• **WHAT THE TASK REQUIRES**:
Tally each line where the word "that" occurs, then give only the total.

— START —

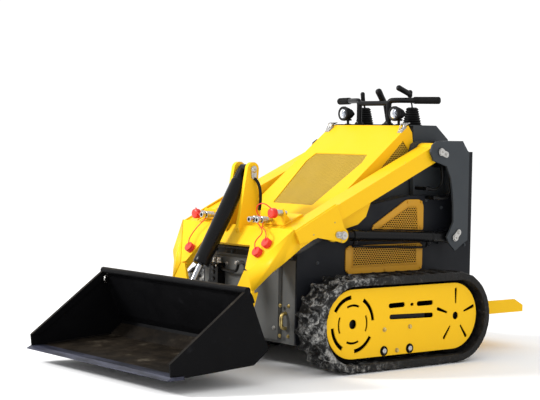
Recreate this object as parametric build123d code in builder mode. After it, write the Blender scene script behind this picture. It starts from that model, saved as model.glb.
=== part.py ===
"""Compact stand-on track loader, in millimetres.

Frame: +Z up from the ground, the bucket points to -Y, the machine's left side is +X.
The origin lies on the ground below the middle of the machine's bounding box.
Side outlines are tables of (y, z) corners, with y counted backwards from the front track wheel.
"""
from build123d import *
from math import atan2, cos, degrees, hypot, pi, radians, sin
import os

# ---------------------------------------------------------------- driving dimensions
FRONT_AXLE_Y = -161.5      # front track wheel, measured from the origin
SKIN = 6.0                 # sheet metal of covers and decks
SEAT = 0.3                 # gap between pieces that only rest on each other
PIN_GAP = 0.3              # radial clearance of a pin in its bore
RUN_GAP = 6.0              # clearance beside pieces that move past each other

# tracks
WHEELBASE = 633.0
TRACK_HEIGHT = 420.0
TRACK_WIDTH = 180.0
TRACK_GAP = 19.0           # between the body's side and the track
TRACK_BELT = 22.0          # rubber thickness below the lugs
LUG_HEIGHT = 20.0
LUG_LENGTH = 34.0
LUG_COUNT = 34
RIM_WIDTH = 26.0           # smooth outer rim of the belt
RIM_DROP = 4.0             # rim below the lugs' tops
COVER_RADIUS = 151.0
COVER_INSET = 27.0         # cover plate face, inwards of the track's outer face
COVER_THICKNESS = 5.0

# chassis
BODY_HALF_WIDTH = 335.0
BODY_BOTTOM_Z = 115.0
HULL_PLATE = 10.0
HULL_FRONT_Y = -175.0      # from the front axle
HULL_REAR_Y = 905.0
REAR_TOP_Z = 961.0
BEZEL_THICKNESS = 6.0
DOOR_HALF_WIDTH = 230.0    # raised plate on the front wall
DOOR_THICKNESS = 16.0
LOOP_X = 266.0             # tie-down loops
LOOP_ROD_R = 8.0
LOOP_REACH = 34.0

# boom
PIVOT = (603.0, 960.0)     # boom pivot
ARM_WIDTH = 100.0
ARM_PLATE = 12.0
PIVOT_PIN_R = 16.0
PIVOT_BOSS_R = 40.0
TOWER_PLATE = 10.0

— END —

• **COMPLETE ANSWER**:
3